The method uses ultrasound, which is focussed onto hands above the device and that can be felt. By focussing complex patterns of ultrasound, the air disturbances can be seen as floating 3D shapes. Visually, the researchers have demonstrated the ultrasound patterns by directing the device at a thin layer of oil so that the depressions in the surface can be seen as spots when lit by a lamp.
The system generates a virtual 3D shape that can be added to 3D displays to create something that can be seen and felt. The research team have also shown that users can match a picture of a 3D shape to the shape created by the system.
Dr Ben Long, Research Assistant from the Bristol Interaction and Graphics (BIG) group in the Department of Computer Science, said: “Touchable holograms, immersive virtual reality that you can feel and complex touchable controls in free space, are all possible ways of using this system.

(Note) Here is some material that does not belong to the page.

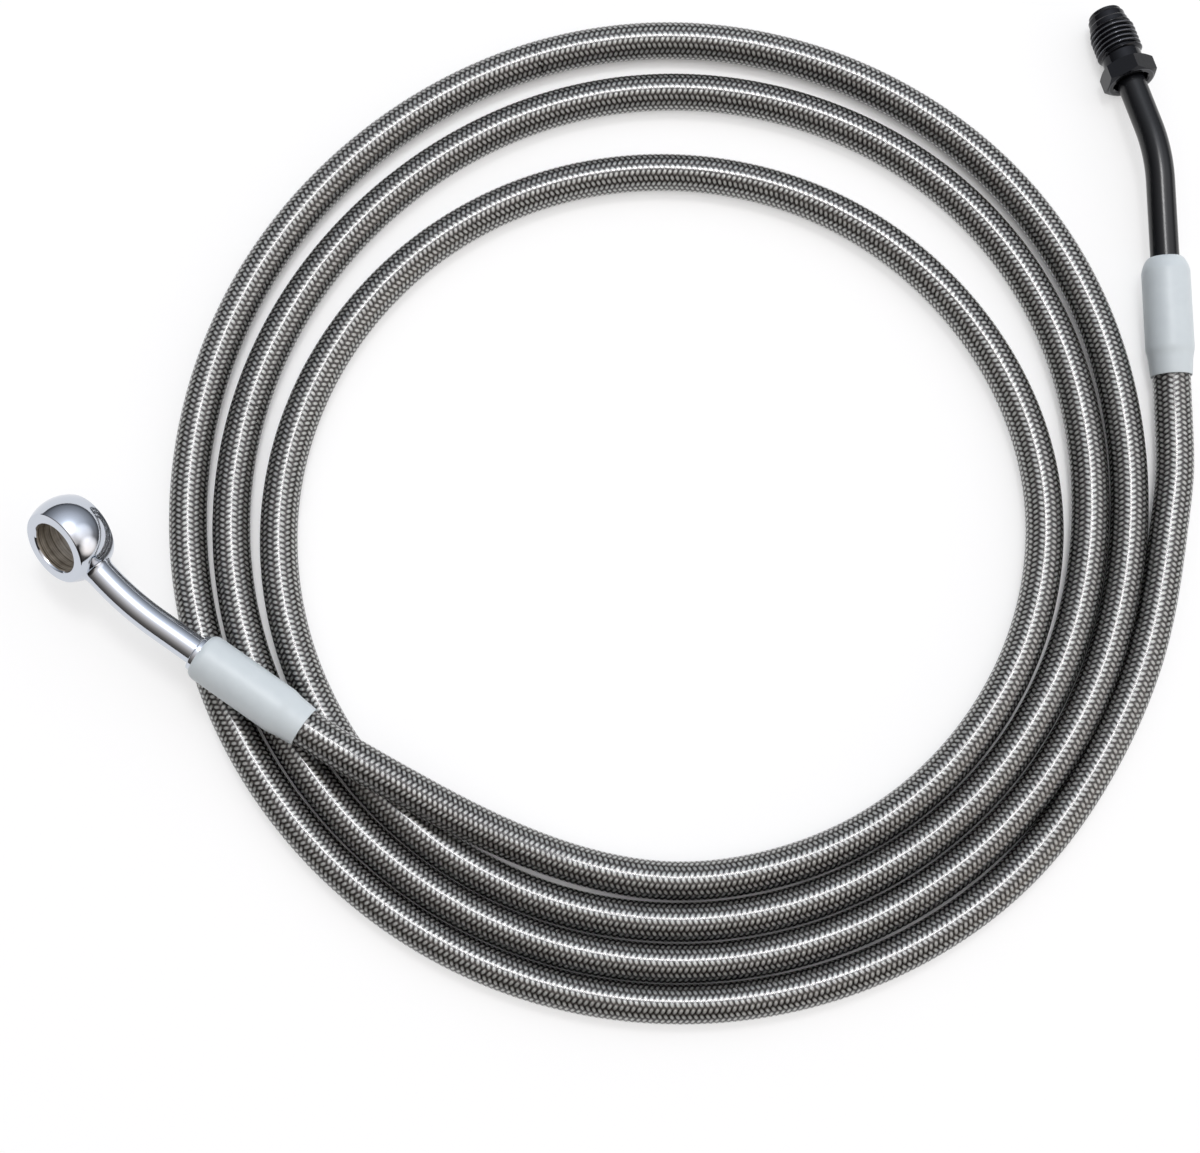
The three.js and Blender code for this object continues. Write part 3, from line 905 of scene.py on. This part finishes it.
# the flare end: black tube with its flared mouth, and the loose nut on it
flare = {
    "bendRadius": 40.0,
    "straightEnd": 1.4,     # mm from the tip, as the next three
    "coneStart": 1.2,
    "lip": 0.7,
    "edge": 0.15,
    "edgeDrop": 0.12,
    "radius": 3.4,
    "throatBore": 2.2,
    "mouthBore": 2.5,
}
nut = {
    "front": 1.0,           # mm from the flare's tip, as all the depths here
    "seatRadius": 3.55,
    "bore": 3.2,
    "pilotRadius": 3.85,
    "pilotEnd": 2.3,
    "pilotSlope": 0.3,      # mm, at both ends of the pilot
    "threadLead": 2.6,      # mm over which the first turns grow to the full thread
    "rootRadius": 4.05,
    "crestRadius": 4.7,
    "pitch": 1.06,
    "threadEnd": 10.9,
    "threadRootEnd": 11.1,
    "threadMargin": 0.3,    # mm before the thread's end at which the ridge stops
    "threadFade": 0.5,      # turns over which it dies out
    "neckRadius": 4.1,
    "hexFront": 13.0,
    "hexBack": 16.9,
    "acrossFlats": 10.0,
    "hexTurn": 27.0,        # degrees that the loose nut is turned from a flat on top
    "cutAlong": (-5.0, 30.0),   # mm from the tip between which the six flats are cut
    "chamfer": 0.55,
    "beyondHex": 0.1,       # mm that the turned blank stands out past the hex's corners
    "edgeRounding": 0.15,
    "recessRadius": 3.6,
    "recessDepth": 2.0,
    "recessChamfer": 0.3,
    "boreChamfers": (0.35, 0.4),    # mm, at the front and at the recess
    "ridgeFoot": 0.5,       # mm, half the width of the thread's ridge at its root
    "ridgeShape": [(0.14, 0.2), (0.03, 0.1)],   # mm below the crest and to the side of it
    "ridgeSunk": 0.15,      # mm that the ridge starts inside the nut's body
    "ridgeLeast": 0.01,     # mm that it stands out where it starts and ends
    "ridgeSteps": 60,       # for one turn
}
flareTip = rowPoint(route["flareTip"])
flareBack = unit(np.subtract(route["flareCorner"], route["flareTip"]))
nutPlace = frameAt(flareTip, flareBack)
nutBlack = blackMaterial("black oxide steel, satin", "nut", (nutPlace, nut["crestRadius"]))


def makeFlareTube():
    start = rowPoint(flareMouth + flareIntoHose * banjo["tubeDepth"])
    straight = flareTip + flareBack * flare["straightEnd"]
    bent = bentLine(start, rowPoint(route["flareCorner"]), straight, flare["bendRadius"])
    depths = flare["coneStart"], flare["lip"], flare["edge"], 0.0
    line = np.concatenate([bent, np.array([flareTip + flareBack * depth for depth in depths])])
    outer = np.full(len(line), banjo["tubeRadius"])
    outer[-3:] = flare["radius"], flare["radius"], flare["radius"] - flare["edgeDrop"]
    bore = np.full(len(line), banjo["tubeBore"])
    bore[-3:] = flare["throatBore"], flare["mouthBore"], flare["mouthBore"] + flare["edge"]
    return settle(sweptShell("flareTube", line, outer, bore, tubeBlack), "black_steel", "flare_tube")


def makeNut():
    corner = nut["acrossFlats"] / math.sqrt(3)
    blank = corner + nut["beyondHex"]
    hexFace = (nut["acrossFlats"] - nut["chamfer"]) / 2
    front, back, chamfer, rounding = nut["hexFront"], nut["hexBack"], nut["chamfer"], nut["edgeRounding"]
    pilot, slope, root = nut["pilotRadius"], nut["pilotSlope"], nut["rootRadius"]
    recess, recessEdge, recessEnd = nut["recessRadius"], nut["recessChamfer"], back - nut["recessDepth"]
    frontCone, backCone = nut["boreChamfers"]
    corners = [
        (pilot, nut["front"], slope), (pilot, nut["pilotEnd"], 0), (root, nut["pilotEnd"] + slope, 0),
        (root, nut["threadRootEnd"], 0), (nut["neckRadius"], front, 0), (hexFace, front, rounding),
        (blank, front + chamfer, 0), (blank, back - chamfer, 0), (hexFace, back, rounding),
        (recess + recessEdge, back, 0), (recess, back - recessEdge, 0), (recess, recessEnd, 0),
        (nut["bore"], recessEnd - backCone, 0), (nut["bore"], nut["front"] + frontCone, 0),
        (nut["seatRadius"], nut["front"], 0),
    ]
    body = turnedPiece("flareNut", corners, nutPlace, nutBlack, fineness["widest"])
    start, end = (flareTip + flareBack * depth for depth in nut["cutAlong"])
    hexBar = solidBar("hexBar", corner, start, end, 6, math.radians(nut["hexTurn"] + 30))
    carve(body, hexBar, "INTERSECT", 25)
    return settle(body, "black_steel", "flare_nut", body="nut")


def makeThread():
    # one ridge wound round the nut, which grows over the lead and dies out at the back
    perTurn = nut["ridgeSteps"]
    foot = nut["ridgeFoot"]
    start, end = nut["pilotEnd"] + foot, nut["threadEnd"] - nut["threadMargin"]
    count = int((end - start) / nut["pitch"] * perTurn)
    step = np.arange(count + 1)
    origin, x, y, z = nutPlace
    angle = 2 * math.pi * step / perTurn
    spoke = np.cos(angle)[:, None] * x + np.sin(angle)[:, None] * y
    depth = start + nut["pitch"] * step / perTurn
    root = nut["rootRadius"] - nut["ridgeSunk"]
    lead = np.clip((depth - nut["pilotEnd"]) / nut["threadLead"], 0, 1)
    fade = np.clip((count - step) / (perTurn * nut["threadFade"]), 0, 1)
    full = nut["pilotRadius"] + (nut["crestRadius"] - nut["pilotRadius"]) * lead
    least = nut["rootRadius"] + nut["ridgeLeast"]
    crest = least + np.maximum(full - least, 0) * fade
    front = [(np.full(len(step), root), -foot)]
    front += [(crest - drop, -across) for drop, across in nut["ridgeShape"]]
    back = [(radius, -across) for radius, across in front[::-1]]
    corners = [*front, (crest, 0.0), *back]
    rings = np.stack([origin + (depth + across)[:, None] * z + radius[:, None] * spoke
                      for radius, across in corners], axis=1)
    faces = ringFaces(len(step), len(corners), closed=False).tolist()
    faces.append(list(range(len(corners))))
    faces.append([count * len(corners) + k for k in range(len(corners))])
    ridge = sharpen(newObject("flareNutThread", rings.reshape(-1, 3) * mm, faces, nutBlack), 50)
    return settle(ridge, "black_steel", "flare_nut", body="nut")


flareTube = makeFlareTube()
flareNut = makeNut()
flareThread = makeThread()
print("flare end made")

# the pieces inside the crimps stay as the CAD has them, in turned steel
turnedSteel = bareSteelMaterial("turned steel, bare", banjoPlace, "turned")
slotMaterials = {
    "chrome_plate": chromePlate, "plain_steel": turnedSteel, "sleeve_plastic": sleevePolyolefin,
    "clear_cover": clearPvcSkin, "braid_wire": braidMetal, "liner_plastic": linerPtfe,
    "black_steel": tubeBlack,
}
for subpart in frame["record"]["subparts"]:
    node = frame["nodes"][subpart["node"]]
    node.data.materials.clear()
    node.data.materials.append(slotMaterials[subpart["material_slot"]])
print("materials given to the CAD pieces")

# the table top, white paper, matt: it keeps the hose's shadow and is otherwise as white as the background
floor = {
    "colour": "FFFFFF",
    "size": 3.0,            # m
    "grainSize": 1.1,       # mm
    "roughness": 0.9,
    "unevenness": 0.05,
    "seenWhite": 0.62,      # how far the open paper is seen as plain white, which lightens its shadows
    "shadowReach": 9.0,     # mm from the paper within which the hose hides it
    "shadowSamples": 6,
    "openness": (0.16, 0.32),   # at which its shadow is full, and is at its lightest
}


def addFloor():
    material, tree = newMaterial("white paper, matt")
    rough = uneven(tree, noise(tree, floor["grainSize"]), floor["roughness"], floor["unevenness"])
    paper = addNode(tree, "BsdfPrincipled", {"Base Color": hexColour(floor["colour"])},
                    {"Roughness": (rough, 0)})
    white = addNode(tree, "Emission", {"Strength": 1.0})
    near = addNode(tree, "AmbientOcclusion", {
        "samples": floor["shadowSamples"], "Distance": floor["shadowReach"] * mm,
    })
    openness = ramp(tree, (near, "AO"), *floor["openness"], high=floor["seenWhite"])
    share = seenShare(tree, (openness, 0))
    mixed = addNode(tree, "MixShader", links={0: (share, 0), 1: (paper, 0), 2: (white, 0)})
    addNode(tree, "OutputMaterial", links={"Surface": (mixed, 0)})
    half = floor["size"] / 2
    corners = [(-half, -half, 0), (half, -half, 0), (half, half, 0), (-half, half, 0)]
    newObject("tableTop", corners, [[0, 1, 2, 3]], material, smooth=False)


def seenShare(tree, share):
    # a share for rays that are seen straight, in a mirror or through the clear cover, and none for lighting
    ray = addNode(tree, "LightPath")
    mirrored = reckon(tree, "MAXIMUM", (ray, "Is Camera Ray"), (ray, "Is Glossy Ray"))
    seen = reckon(tree, "MAXIMUM", (mirrored, 0), (ray, "Is Transmission Ray"))
    return reckon(tree, "MULTIPLY", (seen, 0), share)


# one large softbox overhead that fades out all round, two soft lights at the right, and a dim room with
# dark things in front, cool behind and warm in front
lights = {
    "toward": (8.0, 15.0),  # degrees from straight up, to the right and to the back
    "fade": [               # degrees from the softbox's middle, and the brightness there
        (0, 3.8), (10, 3.2), (16, 2.1), (24, 1.3), (34, 0.95), (44, 0.72), (54, 0.5), (68, 0.3), (80, 0.17),
        (90, 0.12),
    ],
    "horizon": (0.0, 0.18), # height of the dark band above the horizon, as sines
    "horizonShade": 0.5,
    "backward": (-0.6, 0.5),    # from where to where the room turns from warm to cool
    "glow": [
        {"azimuth": -26.0, "elevation": 20.0, "radius": (6.0, 28.0), "brightness": 1.4},
        {"azimuth": 8.0, "elevation": 42.0, "radius": (8.0, 28.0), "brightness": 0.7},
    ],
    "dark": [
        {"azimuth": -90.0, "elevation": 22.0, "radius": (24.0, 42.0), "shade": 0.2},
        {"azimuth": -50.0, "elevation": 35.0, "radius": (8.0, 18.0), "shade": 0.05},
    ],
    "cool": "E8EDF6",
    "warm": "FFF4EA",
    "core": {"toward": (3.0, 14.5), "power": 3.2, "size": 0.26, "distance": 1.2},   # W and m
}


def upward(across, back):
    return unit((math.tan(math.radians(across)), math.tan(math.radians(back)), 1.0))


def skyward(azimuth, elevation):
    a, e = math.radians(azimuth), math.radians(elevation)
    return math.cos(e) * math.cos(a), math.cos(e) * math.sin(a), math.sin(e)


def spotMask(tree, look, patch, inside, outside):
    # one value inside a round patch of the room and another outside it
    centre = skyward(patch["azimuth"], patch["elevation"])
    core, rim = (math.cos(math.radians(degrees)) for degrees in patch["radius"])
    facing = addNode(tree, "VectorMath", {"operation": "DOT_PRODUCT", 1: centre},
                     {0: (look, "Generated")})
    return ramp(tree, (facing, "Value"), rim, core, outside, inside, smooth=True)


def softboxFade(tree, look):
    # brightness by the angle from the softbox's middle, as a share of the highest, and that highest; the
    # curve runs from 0 to 1, so it takes half the angle
    facing = addNode(tree, "VectorMath", {
        "operation": "DOT_PRODUCT", 1: tuple(upward(*lights["toward"])),
    }, {0: (look, "Generated")})
    angle = reckon(tree, "ARCCOSINE", (facing, "Value"))
    half = reckon(tree, "MULTIPLY", (angle, 0), 0.5)
    fade = addNode(tree, "FloatCurve", links={1: (half, 0)})
    curve = fade.mapping.curves[0]
    scale = max(brightness for degrees, brightness in lights["fade"])
    for k, (degrees, brightness) in enumerate(lights["fade"]):
        spot = (math.radians(degrees) / 2, brightness / scale)
        if k < 2:
            curve.points[k].location = spot
        else:
            curve.points.new(*spot)
    fade.mapping.update()
    return fade, scale


def addRoom():
    world = bpy.data.worlds.new("room")
    world.use_nodes = True
    bpy.context.scene.world = world
    tree = world.node_tree
    tree.nodes.clear()
    look = addNode(tree, "TexCoord")
    fade, scale = softboxFade(tree, look)
    split = addNode(tree, "SeparateXYZ", links={0: (look, "Generated")})
    horizon = ramp(tree, (split, "Z"), *lights["horizon"], low=lights["horizonShade"], smooth=True)
    dome = reckon(tree, "MULTIPLY", (fade, 0), (horizon, 0))
    for patch in lights["dark"]:
        dimmed = spotMask(tree, look, patch, inside=patch["shade"], outside=1.0)
        dome = reckon(tree, "MULTIPLY", (dome, 0), (dimmed, 0))
    bright = reckon(tree, "MULTIPLY", (dome, 0), scale)
    for patch in lights["glow"]:
        glow = spotMask(tree, look, patch, inside=patch["brightness"], outside=0.0)
        bright = reckon(tree, "ADD", (bright, 0), (glow, 0))
    backward = ramp(tree, (split, "Y"), *lights["backward"])
    tint = mixColours(tree, (backward, 0), lights["warm"], lights["cool"])
    room = addNode(tree, "Background", links={"Color": (tint, 2), "Strength": (bright, 0)})
    paper = addNode(tree, "Background", {"Color": (1, 1, 1, 1), "Strength": 1.0})
    ray = addNode(tree, "LightPath")
    mixed = addNode(tree, "MixShader",
                    links={0: (ray, "Is Camera Ray"), 1: (room, 0), 2: (paper, 0)})
    addNode(tree, "OutputWorld", links={"Surface": (mixed, 0)})


def addSoftboxCore():
    # the bright middle of the softbox, which draws the thin white line along the hose
    core = lights["core"]
    toward = upward(*core["toward"])
    lamp = bpy.data.lights.new("softboxCore", "AREA")
    lamp.shape = "DISK"
    lamp.size = core["size"]
    lamp.energy = core["power"]
    holder = addObject("softboxCore", lamp)
    holder.location = tuple(toward * core["distance"])
    holder.rotation_euler = (-math.atan2(toward[1], math.hypot(toward[0], toward[2])),
                             math.atan2(toward[0], toward[2]), 0)


addFloor()
addRoom()
addSoftboxCore()
bpy.context.scene.view_settings.view_transform = "Standard"
print("floor and lights placed")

“In the future, people could feel holograms of objects that would not otherwise be touchable, such as feeling the differences between materials in a CT scan or understanding the shapes of artefacts in a museum.”
Rendering Volumetic Haptic Shapes in Mid-Air using Ultrasound by Benjamin Long, Sue Ann Seah, Tom Carter, Sriram Subramanian in ACM Transactions on Graphics.
A longer video of the technology is available on YouTube.
About the Bristol Interaction and Graphics
The Bristol Interaction and Graphics (BIG), based in the University of Bristol’s Department of Computer Science, is united by a common interest in creative interdisciplinarity. BIG acts as a hub for collaboration between social scientists, artists, scientists and engineers to combine efficient and aesthetic design. The group is particularly interested in areas which couple the design of devices with deployment and evaluation in public settings. Members of the group have expertise in research areas spanning human-computer interaction, visual and tactile perception, imaging, visualisation and computer-supported collaboration.
YouTube channel: youtube.com/BristolIG
About the ACM SIGGRAPH Asia 2014
Asia’s largest computer graphics (CG) event, SIGGRAPH Asia 2014, will take place in Shenzhen, China at the Shenzhen Convention & Exhibition Center from 3 to 6 December 2014.
Over 7,700 attendees from over 60 countries are expected, making the conference and exhibition the largest and most respected computer graphics conference in Asia. Through a conference (3 to 6 December) and trade exhibition (4 to 6 December), a multitude of exciting SIGGRAPH Asia activities will showcase the industry’s latest digitally-enabled means of expression.
This year, the line-up of conference programs will include the Computer Animation Festival, Courses, Workshops, Emerging Technologies, Posters, Symposium on Mobile Graphics and Interactive Applications, Technical Briefs, and Technical Papers.